两个小时起来一次,这么累吗?

困意袭来,我也撑不住,睡到在枕头上。

第二天一早,霍司宴已经醒了,正坐在我的床边,手里还在削苹果。

我看着他,说的第一句话:“我们什么时候去看司南?”

我没有亲眼看见他活蹦乱跳,心里总放心不下。

霍司宴不慌不忙:“总得让医生查完房,看看你什么情况,才能出门。”

医生查房一般都是八点,现在还有两个小时,我有些着急。

“要不我们提前去吧,医生查房还有一会儿。”我总感觉晚一点看到他,司南好似会多一份危险。

霍司宴并不接我的话,又端出来一碗粥:“今天换了个口味,你尝一尝。”

“我说我想去…”

霍司宴握住我的手,试试体温,柔和的嗓音像是刚睡醒不久:“我知道,但是这个时候司南父母肯定在,发生这样的事,你们的梁子算是结下了,你现在过去,必然能够碰见。这也是我为什么不把你安排到和司南一个医院的原因。”

霍司宴能够考虑这么周全,的确让我惊叹。

“快点喝粥吧。今天没有什么检查,等到时间差不多了我们再出发。”

等待实在太漫长,左等右等,终于等到医生查房了。

医生一看很有资历,斑驳的头发显应着时光;“沈小姐,醒了?感觉怎么样?有没有头痛,四肢无力的感觉?”

我老实回答:“没有感觉到头痛,但确实感觉到四肢无力。”

“正常现象,毒蛇的毒素呢,能够产生一定的影响,休息几天就没事了。这几天清淡饮食,尽量以流食为主。”医生嘱咐完我这些,又看着霍司宴说:“你看你,年纪轻轻的,熬了几天就瘦成这样子,你爷爷如果还活着,肯定心疼坏了。”

霍司宴礼貌又尊重的回答:“您是我爷爷的挚友,所以一样心疼。”

“可不是,我早就告诉过你,这个毒蛇的毒素并不太大,去条件好一点的医院,没有必要来我们这儿,我们医院最好的病房都没有单人陪护床。”老医生低头在纸上写点什么:“你偏不听。”

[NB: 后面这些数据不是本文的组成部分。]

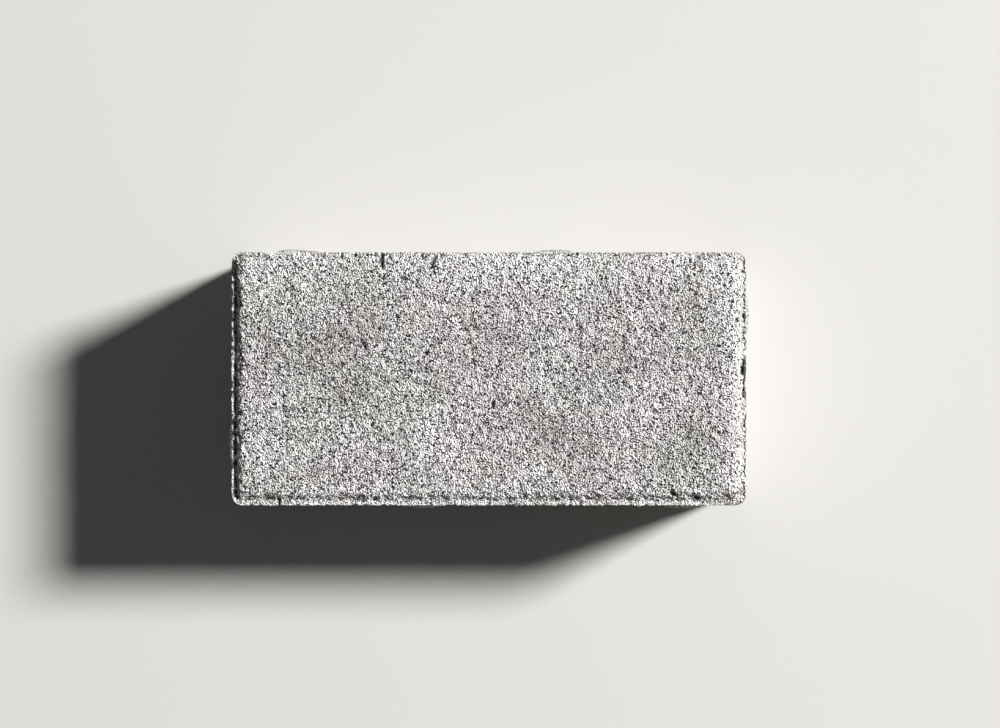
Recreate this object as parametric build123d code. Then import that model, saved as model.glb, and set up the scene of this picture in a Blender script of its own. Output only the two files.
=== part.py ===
from build123d import *

import math
import os

# A dense concrete paving stone, pressed in one piece in a steel mould, so it is one solid.
# It is made for a laying grid of 200 by 100 mm. All sizes are in millimetres.
# The origin is the middle of the bed face. +X runs along the stone, and +Z points up
# to the wearing face.

# Plan size and height of the stone between its upright walls
stone_length = 197.0
stone_width = 97.0
stone_height = 60.0
corner_radius = 4.5

# Top edge, from the wall inwards: a level ledge that the press plate leaves,
# then a bevel that rises to the wearing face over a rounded shoulder
ledge_width = 1.5
bevel_width = 2.6
bevel_drop = 2.1
shoulder_radius = 4.0
face_corner_radius = 3.2

# The press plate has play in the mould, and it came down a little off the middle,
# so the ledge is wider on the right and at the front than opposite
plate_shift_x = -0.35
plate_shift_y = 0.5

# Spacer nibs: low upright ribs that keep the joint open between laid stones
nib_stand_out = 1.3
nib_crest_width = 9.0
nib_flank_width = 5.0
nib_crest_round = 12.0
nib_foot_round = 8.0
nib_top_gap = 0.5
nib_top_slope_height = 2.5
nib_root_depth = 3.0

# Nib centres along a wall, as shares of that wall from its left end, seen from the stone's
# middle. At these shares, the nibs of two courses laid in half bond never meet.
long_wall_nib_shares = (1 / 8, 5 / 8)
short_wall_nib_shares = (1 / 4,)

ledge_level = stone_height - bevel_drop


def rounded_plan(inset, radius):
    """The stone's plan outline, drawn in from the walls by an inset."""
    return RectangleRounded(stone_length - 2 * inset, stone_width - 2 * inset, radius)


def lower_block():
    """The upright block, from the bed face to the ledge."""
    return extrude(rounded_plan(0, corner_radius), ledge_level)


def pressed_top():
    """The raised top: four bevels, their corners and the rounded shoulder round the wearing face."""
    bevel_foot = rounded_plan(ledge_width, corner_radius - ledge_width)
    wearing_face = rounded_plan(ledge_width + bevel_width, face_corner_radius)
    plate_place = Pos(plate_shift_x, plate_shift_y, 0)
    top = loft([Pos(0, 0, ledge_level) * bevel_foot, Pos(0, 0, stone_height) * wearing_face])
    return plate_place * fillet(top.edges().group_by(Axis.Z)[-1], shoulder_radius)


def nib_plan():
    """Plan of one nib against a wall that lies along the X axis, with the joint on its +Y side.

    Beyond each flank it runs on flush with the wall, which gives the foot's round something
    to meet.
    """
    crest_half = nib_crest_width / 2
    foot_half = crest_half + nib_flank_width
    flank_turn = math.atan2(nib_stand_out, nib_flank_width)
    foot_reach = foot_half + 2 * nib_foot_round * math.tan(flank_turn / 2)
    outline = Polyline(
        (-foot_reach, -nib_root_depth),
        (-foot_reach, 0),
        (-foot_half, 0),
        (-crest_half, nib_stand_out),
        (crest_half, nib_stand_out),
        (foot_half, 0),
        (foot_reach, 0),
        (foot_reach, -nib_root_depth),
        close=True,
    )
    plan = make_face(outline)
    crest_corners = plan.vertices().group_by(Axis.Y)[-1]
    plan = fillet(crest_corners, nib_crest_round)
    foot_corners = [
        corner
        for corner in plan.vertices()
        if abs(corner.Y) < 1e-6 and abs(abs(corner.X) - foot_half) < 1e-6
    ]
    return fillet(foot_corners, nib_foot_round)


def spacer_nib():
    """One nib, from the bed face up to a sloping end that runs back into the wall under the ledge."""
    rib_top = ledge_level - nib_top_gap
    slope_foot = rib_top - nib_top_slope_height
    rib = extrude(nib_plan(), rib_top)
    reach = nib_crest_width + 2 * nib_flank_width
    side_outline = Polyline(
        (-nib_root_depth, 0),
        (nib_stand_out, 0),
        (nib_stand_out, slope_foot),
        (0, rib_top),
        (-nib_root_depth, rib_top),
        close=True,
    )
    side_view = extrude(Plane.YZ * make_face(side_outline), reach, both=True)
    return rib & side_view


def nibs_on_wall(wall_length, wall_distance, shares, facing):
    """The nibs of one wall, turned to face outwards. Facing is the wall's turn about Z, in degrees."""
    nib = spacer_nib()
    return [
        Rot(0, 0, facing) * Pos((share - 0.5) * wall_length, wall_distance, 0) * nib
        for share in shares
    ]


def paving_stone():
    """The whole stone: opposite walls carry the same nibs, turned by half a circle."""
    stone = lower_block() + pressed_top()
    for half_turn in (0, 180):
        for nib in nibs_on_wall(stone_length, stone_width / 2, long_wall_nib_shares, half_turn):
            stone += nib
        for nib in nibs_on_wall(
            stone_width, stone_length / 2, short_wall_nib_shares, half_turn - 90
        ):
            stone += nib
    return stone


os.makedirs("parts", exist_ok=True)
export_step(paving_stone(), "parts/paving_stone.step")
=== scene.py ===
"""A pressed concrete paving stone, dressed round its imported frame.

The stone is one casting, so it is one closed skin with the sandy relief of its facing, and
beside it lie only the grains that stand out of that skin. All places are in metres, in the
frame's own axes: +X along the stone, +Z up to the wearing face.
"""

import logging
import math
from collections.abc import Callable
from dataclasses import dataclass, field, fields
from enum import Enum

import bpy
import numpy as np
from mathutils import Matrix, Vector


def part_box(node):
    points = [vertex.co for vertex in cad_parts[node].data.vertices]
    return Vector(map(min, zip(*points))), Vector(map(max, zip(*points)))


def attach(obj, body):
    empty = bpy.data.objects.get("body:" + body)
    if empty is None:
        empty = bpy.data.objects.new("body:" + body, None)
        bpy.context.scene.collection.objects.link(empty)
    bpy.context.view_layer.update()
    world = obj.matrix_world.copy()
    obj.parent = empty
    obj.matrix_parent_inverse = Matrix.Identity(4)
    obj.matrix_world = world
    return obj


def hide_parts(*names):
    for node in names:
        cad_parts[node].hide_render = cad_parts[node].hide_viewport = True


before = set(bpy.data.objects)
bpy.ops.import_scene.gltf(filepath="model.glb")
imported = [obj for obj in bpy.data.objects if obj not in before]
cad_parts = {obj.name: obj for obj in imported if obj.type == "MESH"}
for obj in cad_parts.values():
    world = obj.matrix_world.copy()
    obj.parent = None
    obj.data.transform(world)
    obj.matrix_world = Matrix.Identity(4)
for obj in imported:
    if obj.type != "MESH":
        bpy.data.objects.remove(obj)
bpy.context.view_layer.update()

MM = 0.001
IMAGE_WIDTH = 1000
IMAGE_HEIGHT = 728
# What the picture's width shows at the wearing face's level, and the place under its middle
PICTURE_WIDTH = 381.2 * MM
PICTURE_CENTRE = (4.2 * MM, 5.7 * MM)
NODE_NAME = "paving_stone"
BODY_NAME = "root"
BAKE_MAP = "OFBake"
GRAIN_TONE = "grain_tone"
# The colours of a noise or of a pattern's cells are spread evenly round this one
MIDDLE_COLOUR = (0.5, 0.5, 0.5)
# The sRGB curve: a straight toe up to its knee, and a power above it
SRGB_KNEE = 0.04045
SRGB_TOE = 12.92
SRGB_OFFSET = 0.055
SRGB_GAMMA = 2.4

log = logging.getLogger("paving_stone")

# What a node's input takes, and what gives a skin point its place on the bake map, from the
# point's number, its share of the way along its wall and the wall's number
Feed = bpy.types.Node | bpy.types.NodeSocket | float | tuple
MapPlace = Callable[[int, float, int], tuple[float, float]]


class Zone(Enum):
    """The parts of the skin that look different, each with the attribute that marks it."""

    FACE = "face"
    CREASE = "crease"
    ARRIS = "arris"
    WALL = "wall"
    BED = "bed"


class Note(Enum):
    """What else the skin's points tell the concrete's material, each with its attribute."""

    DEPTH = "depth"
    STAIN = "stain"
    TONE = "tone"


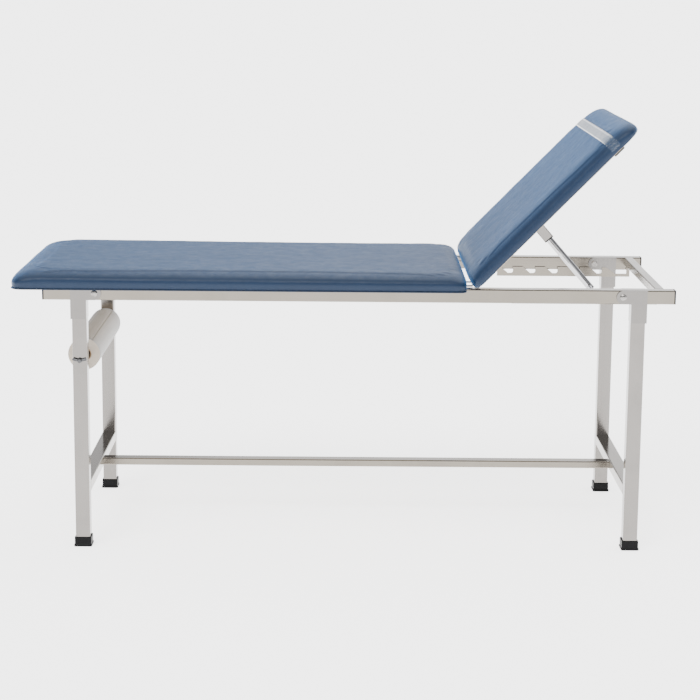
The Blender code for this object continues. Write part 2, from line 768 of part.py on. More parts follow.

我哑然,霍司宴在吃住行上面都有极高的要求,昨天醒来时,我有感觉这里不符合他的标准,但也没有考虑太多。

没有想到,竟然还有第二选择。

“没办法,在这方面,这家医院算是最厉害的,更是各大医院里的佼佼者,您又是这方面的专家,我不来这里又去哪里?”霍司宴很少能够流露出恭维的表情,他一向有自己的傲气,让他去恭维别人,做梦吧!

今天他能够恭维别人,是因为我在这里。

我的病情需要这位医生帮助。

“你想什么呢?”医生已经走了,我还没有从思绪里缓过来。

“你有其他的选择对吗?”不知道为什么,我还是想再确认一遍。

“没有。”霍司宴很严肃:“这里是治疗蛇毒唯二的医院,剩下的那一家,司南住过去了。”

很显然,对于霍司宴来说,他没有其他的选择。

“但是医生刚说了,这条蛇的蛇毒不算厉害,其他的医院都能治。”我不知道自己在确定什么,只想打破砂锅问到底。

霍司宴的情绪起伏不大,坚定地说:“凡事总有意外。这里的医生和我爷爷是故交,虽然条件差点,但求一个安心。”

我没有了在往下问的勇气,像是数学题解到了这一步不知道在怎么求出答案。

“走吧。”霍司宴不知道从哪退出来一个轮椅。

我诧异:“要坐这个吗?”

我已经到了要坐轮椅的年纪了?

“你现在四肢无力,还可以走过去吗?”霍司宴想起刚刚我对医生说的话:“保险一点。”